# TASK GOAL
Write out the whole listing, matching it exactly.

## BEGIN SOURCE DATA

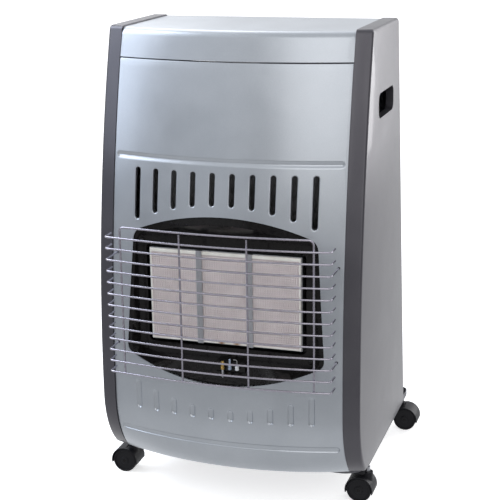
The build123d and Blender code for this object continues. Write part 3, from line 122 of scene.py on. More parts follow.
class Shader(Graph):
    """A material's node tree round its surface shader."""

    def __init__(self, name: str) -> None:
        """Start a material of this name."""
        self.material = bpy.data.materials.new(name)
        self.material.use_nodes = True
        super().__init__(self.material.node_tree)
        self.surface = self.tree.nodes["Principled BSDF"]

    def blend(self, share: object, first: object, second: object) -> bpy.types.NodeSocket:
        """Mix two colours.

        Args:
            share: how much of the second, a socket or a number.
            first: colour or socket.
            second: colour or socket.

        Returns:
            The mixed colour's socket.
        """
        first, second = (v if isinstance(v, bpy.types.NodeSocket) else (*v, 1.0) for v in (first, second))
        return self.add("Mix", {0: share, 6: first, 7: second}, data_type="RGBA").outputs[2]

    def noise(self, place: bpy.types.NodeSocket, size: float, detail: float = 2.0) -> bpy.types.NodeSocket:
        """Cloudy pattern whose blots are about one size across, in metres."""
        return self.add("TexNoise", {"Vector": place, "Scale": 1.0 / size, "Detail": detail}).outputs[0]

    def cells(self, place: bpy.types.NodeSocket, size: float) -> bpy.types.NodeSocket:
        """Random value for each cell, the cells about one size across, in metres."""
        node = self.add("TexVoronoi", {"Vector": place, "Scale": 1.0 / size})
        return self.add("SeparateColor", {0: node.outputs["Color"]}).outputs[0]

    def place(self, stretch: Point3 = (1.0, 1.0, 1.0)) -> bpy.types.NodeSocket:
        """Place on the piece, squeezed along each axis by a factor."""
        coords = self.add("TexCoord")
        return self.add("Mapping", {0: coords.outputs["Object"], "Scale": stretch}).outputs[0]

    def height(self, value: bpy.types.NodeSocket, rise: float) -> None:
        """Give the surface a relief of this rise in metres, from a pattern between 0 and 1."""
        self.set(Normal=self.add("Bump", {"Distance": rise, "Height": value}).outputs[0])

    def set(self, **values: object) -> None:
        """Feed the surface shader's own inputs, spaces in their names written as underscores."""
        for key, value in values.items():
            self.feed(self.surface.inputs[key.replace("_", " ")], value)


class NodeTree(Graph):
    """A Geometry Nodes tree with named inputs."""

    prefix = "GeometryNode"
    weld: float = 0.002 * MM

    def __init__(self, name: str) -> None:
        """Start a tree of this name, with a geometry input and output."""
        super().__init__(bpy.data.node_groups.new(name, "GeometryNodeTree"))
        self.sockets: dict[str, str] = {}
        for way in ("INPUT", "OUTPUT"):
            self.tree.interface.new_socket("Geometry", in_out=way, socket_type="NodeSocketGeometry")
        self.start = self.add("NodeGroupInput")
        self.end = self.add("NodeGroupOutput")

    def input(self, name: str, kind: str) -> bpy.types.NodeSocket:
        """Add a named input.

        Args:
            name: the input's name.
            kind: Float, Int, Object, Material or Vector.

        Returns:
            The socket inside the tree.
        """
        socket = self.tree.interface.new_socket(name, in_out="INPUT", socket_type="NodeSocket" + kind)
        self.sockets[name] = socket.identifier
        return self.start.outputs[name]

    def copies(self, points: bpy.types.NodeSocket, shape: bpy.types.NodeSocket, **inputs: object) -> None:
        """End the tree with copies of a shape on points: welded, and in one material.

        Args:
            points: where the copies go.
            shape: what is copied.
            inputs: further inputs of the copying node.
        """
        spread = self.add("InstanceOnPoints", {"Points": points, "Instance": shape, **inputs})
        real = self.add("RealizeInstances", {"Geometry": spread.outputs[0]})
        welded = self.add("MergeByDistance", {"Geometry": real.outputs[0], "Distance": self.weld})
        painted = self.add("SetMaterial", {"Geometry": welded.outputs[0],
                                           "Material": self.input("Material", "Material")})
        self.feed(self.end.inputs[0], painted.outputs[0])

    def run(self, piece: bpy.types.Object, **values: object) -> None:
        """Run the tree on a piece and keep the plain mesh that it makes.

        Args:
            piece: the piece, which takes the new mesh.
            values: the inputs by name.
        """
        modifier = piece.modifiers.new(self.tree.name, "NODES")
        modifier.node_group = self.tree
        for key, value in values.items():
            modifier[self.sockets[key]] = value
        settle(piece)


def wire_rows_tree() -> NodeTree:
    """Tree that turns a path into a round wire and repeats it upwards."""
    nodes = NodeTree("wire_rows")
    count, pitch = nodes.input("Count", "Int"), nodes.input("Pitch", "Float")
    radius = nodes.input("Radius", "Float")
    ring = nodes.add("CurvePrimitiveCircle", {"Resolution": WIRE_SIDES, "Radius": radius})
    path = nodes.add("MeshToCurve", {"Mesh": nodes.start.outputs[0]})
    wire = nodes.add("CurveToMesh", {"Curve": path.outputs[0], "Profile Curve": ring.outputs[0],
                                     "Fill Caps": True})
    step = nodes.add("ShaderNodeCombineXYZ", {"Z": pitch})
    line = nodes.add("MeshLine", {"Count": count, "Offset": step.outputs[0]})
    nodes.copies(line.outputs[0], wire.outputs[0])
    return nodes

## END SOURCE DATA

# RESPONSE TO THE EXERCISE
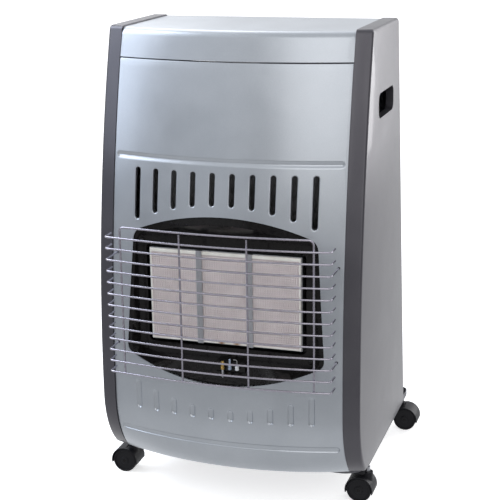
The build123d and Blender code for this object continues. Write part 3, from line 122 of scene.py on. More parts follow.
class Shader(Graph):
    """A material's node tree round its surface shader."""

    def __init__(self, name: str) -> None:
        """Start a material of this name."""
        self.material = bpy.data.materials.new(name)
        self.material.use_nodes = True
        super().__init__(self.material.node_tree)
        self.surface = self.tree.nodes["Principled BSDF"]

    def blend(self, share: object, first: object, second: object) -> bpy.types.NodeSocket:
        """Mix two colours.

        Args:
            share: how much of the second, a socket or a number.
            first: colour or socket.
            second: colour or socket.

        Returns:
            The mixed colour's socket.
        """
        first, second = (v if isinstance(v, bpy.types.NodeSocket) else (*v, 1.0) for v in (first, second))
        return self.add("Mix", {0: share, 6: first, 7: second}, data_type="RGBA").outputs[2]

    def noise(self, place: bpy.types.NodeSocket, size: float, detail: float = 2.0) -> bpy.types.NodeSocket:
        """Cloudy pattern whose blots are about one size across, in metres."""
        return self.add("TexNoise", {"Vector": place, "Scale": 1.0 / size, "Detail": detail}).outputs[0]

    def cells(self, place: bpy.types.NodeSocket, size: float) -> bpy.types.NodeSocket:
        """Random value for each cell, the cells about one size across, in metres."""
        node = self.add("TexVoronoi", {"Vector": place, "Scale": 1.0 / size})
        return self.add("SeparateColor", {0: node.outputs["Color"]}).outputs[0]

    def place(self, stretch: Point3 = (1.0, 1.0, 1.0)) -> bpy.types.NodeSocket:
        """Place on the piece, squeezed along each axis by a factor."""
        coords = self.add("TexCoord")
        return self.add("Mapping", {0: coords.outputs["Object"], "Scale": stretch}).outputs[0]

    def height(self, value: bpy.types.NodeSocket, rise: float) -> None:
        """Give the surface a relief of this rise in metres, from a pattern between 0 and 1."""
        self.set(Normal=self.add("Bump", {"Distance": rise, "Height": value}).outputs[0])

    def set(self, **values: object) -> None:
        """Feed the surface shader's own inputs, spaces in their names written as underscores."""
        for key, value in values.items():
            self.feed(self.surface.inputs[key.replace("_", " ")], value)


class NodeTree(Graph):
    """A Geometry Nodes tree with named inputs."""

    prefix = "GeometryNode"
    weld: float = 0.002 * MM

    def __init__(self, name: str) -> None:
        """Start a tree of this name, with a geometry input and output."""
        super().__init__(bpy.data.node_groups.new(name, "GeometryNodeTree"))
        self.sockets: dict[str, str] = {}
        for way in ("INPUT", "OUTPUT"):
            self.tree.interface.new_socket("Geometry", in_out=way, socket_type="NodeSocketGeometry")
        self.start = self.add("NodeGroupInput")
        self.end = self.add("NodeGroupOutput")

    def input(self, name: str, kind: str) -> bpy.types.NodeSocket:
        """Add a named input.

        Args:
            name: the input's name.
            kind: Float, Int, Object, Material or Vector.

        Returns:
            The socket inside the tree.
        """
        socket = self.tree.interface.new_socket(name, in_out="INPUT", socket_type="NodeSocket" + kind)
        self.sockets[name] = socket.identifier
        return self.start.outputs[name]

    def copies(self, points: bpy.types.NodeSocket, shape: bpy.types.NodeSocket, **inputs: object) -> None:
        """End the tree with copies of a shape on points: welded, and in one material.

        Args:
            points: where the copies go.
            shape: what is copied.
            inputs: further inputs of the copying node.
        """
        spread = self.add("InstanceOnPoints", {"Points": points, "Instance": shape, **inputs})
        real = self.add("RealizeInstances", {"Geometry": spread.outputs[0]})
        welded = self.add("MergeByDistance", {"Geometry": real.outputs[0], "Distance": self.weld})
        painted = self.add("SetMaterial", {"Geometry": welded.outputs[0],
                                           "Material": self.input("Material", "Material")})
        self.feed(self.end.inputs[0], painted.outputs[0])

    def run(self, piece: bpy.types.Object, **values: object) -> None:
        """Run the tree on a piece and keep the plain mesh that it makes.

        Args:
            piece: the piece, which takes the new mesh.
            values: the inputs by name.
        """
        modifier = piece.modifiers.new(self.tree.name, "NODES")
        modifier.node_group = self.tree
        for key, value in values.items():
            modifier[self.sockets[key]] = value
        settle(piece)


def wire_rows_tree() -> NodeTree:
    """Tree that turns a path into a round wire and repeats it upwards."""
    nodes = NodeTree("wire_rows")
    count, pitch = nodes.input("Count", "Int"), nodes.input("Pitch", "Float")
    radius = nodes.input("Radius", "Float")
    ring = nodes.add("CurvePrimitiveCircle", {"Resolution": WIRE_SIDES, "Radius": radius})
    path = nodes.add("MeshToCurve", {"Mesh": nodes.start.outputs[0]})
    wire = nodes.add("CurveToMesh", {"Curve": path.outputs[0], "Profile Curve": ring.outputs[0],
                                     "Fill Caps": True})
    step = nodes.add("ShaderNodeCombineXYZ", {"Z": pitch})
    line = nodes.add("MeshLine", {"Count": count, "Offset": step.outputs[0]})
    nodes.copies(line.outputs[0], wire.outputs[0])
    return nodes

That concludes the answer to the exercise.